((

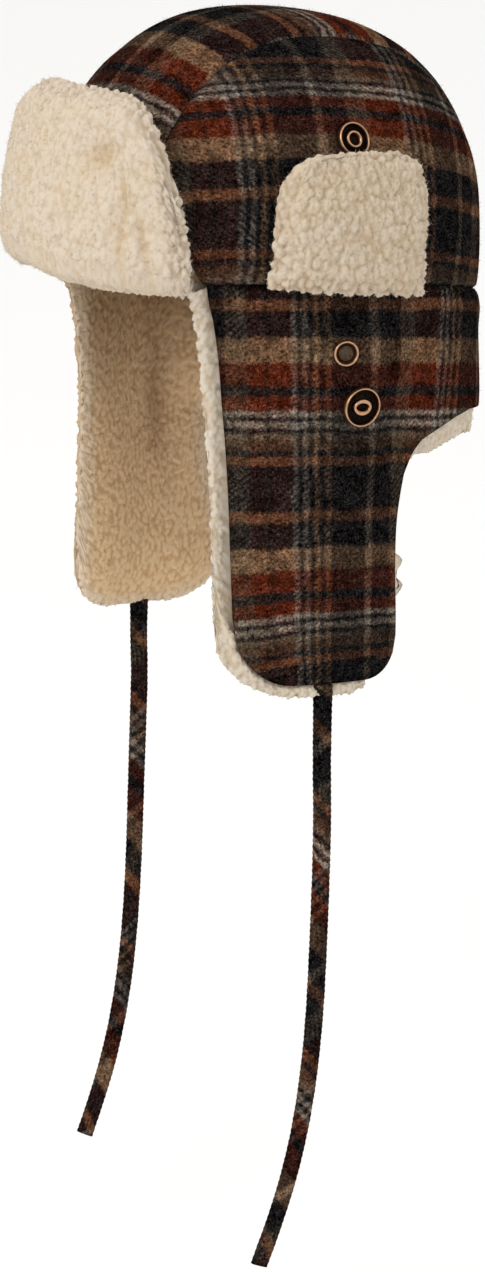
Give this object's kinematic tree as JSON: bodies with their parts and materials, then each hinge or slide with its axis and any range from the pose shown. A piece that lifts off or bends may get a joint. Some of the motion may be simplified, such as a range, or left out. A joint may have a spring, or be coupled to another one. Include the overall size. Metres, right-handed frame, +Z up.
{
  "type": "bomber hat",
  "caption": "Plaid wool trapper hat lined with sherpa pile, with a turned-up front flap, hanging ear flaps, ear tabs, snaps, vents and ties.",
  "frame": {"origin": "middle of the head opening at the level of the band seam, on the plane of symmetry", "axes": "+Z up, -Y the way the wearer faces, +X the wearer's left; the hat sits tipped 8.3 degrees back about X, as worn"},
  "size_m": [0.214, 0.2373, 0.6301],
  "materials": {
    "plaid_wool": "brushed twill, plaid in navy, rust red, tan and grey",
    "sherpa": "curled cream pile",
    "antique_copper": "antique copper plated stampings, worn bright on the rims",
    "vent_gauze": "fine brown mesh"
  },
  "bodies": {
    "root": {"crown_center_panel": "plaid_wool", "crown_side_panel_left": "plaid_wool", "crown_side_panel_right": "plaid_wool", "skirt": "plaid_wool", "front_flap_backing": "plaid_wool", "ear_tab_backing_left": "plaid_wool", "ear_tab_backing_right": "plaid_wool", "tie_left": "plaid_wool", "tie_right": "plaid_wool", "skirt_lining": "sherpa", "front_flap": "sherpa", "ear_tab_left": "sherpa", "ear_tab_right": "sherpa", "crown_snap_left": "antique_copper", "flap_snap_left": "antique_copper", "vent_eyelet_left": "antique_copper", "crown_snap_right": "antique_copper", "flap_snap_right": "antique_copper", "vent_eyelet_right": "antique_copper", "vent_mesh_left": "vent_gauze", "vent_mesh_right": "vent_gauze"}
  },
  "joints": []
}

))

| Requirement |
Your task is to repeat the data exactly; please include every line.

| Answer to the exercise |
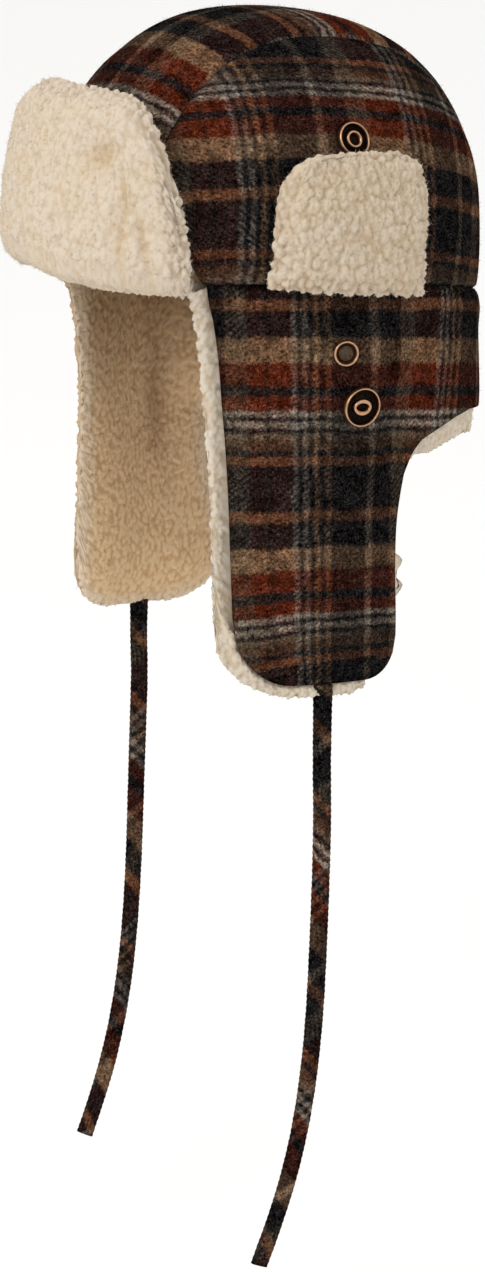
Give this object's kinematic tree as JSON: bodies with their parts and materials, then each hinge or slide with its axis and any range from the pose shown. A piece that lifts off or bends may get a joint. Some of the motion may be simplified, such as a range, or left out. A joint may have a spring, or be coupled to another one. Include the overall size. Metres, right-handed frame, +Z up.
{
  "type": "bomber hat",
  "caption": "Plaid wool trapper hat lined with sherpa pile, with a turned-up front flap, hanging ear flaps, ear tabs, snaps, vents and ties.",
  "frame": {"origin": "middle of the head opening at the level of the band seam, on the plane of symmetry", "axes": "+Z up, -Y the way the wearer faces, +X the wearer's left; the hat sits tipped 8.3 degrees back about X, as worn"},
  "size_m": [0.214, 0.2373, 0.6301],
  "materials": {
    "plaid_wool": "brushed twill, plaid in navy, rust red, tan and grey",
    "sherpa": "curled cream pile",
    "antique_copper": "antique copper plated stampings, worn bright on the rims",
    "vent_gauze": "fine brown mesh"
  },
  "bodies": {
    "root": {"crown_center_panel": "plaid_wool", "crown_side_panel_left": "plaid_wool", "crown_side_panel_right": "plaid_wool", "skirt": "plaid_wool", "front_flap_backing": "plaid_wool", "ear_tab_backing_left": "plaid_wool", "ear_tab_backing_right": "plaid_wool", "tie_left": "plaid_wool", "tie_right": "plaid_wool", "skirt_lining": "sherpa", "front_flap": "sherpa", "ear_tab_left": "sherpa", "ear_tab_right": "sherpa", "crown_snap_left": "antique_copper", "flap_snap_left": "antique_copper", "vent_eyelet_left": "antique_copper", "crown_snap_right": "antique_copper", "flap_snap_right": "antique_copper", "vent_eyelet_right": "antique_copper", "vent_mesh_left": "vent_gauze", "vent_mesh_right": "vent_gauze"}
  },
  "joints": []
}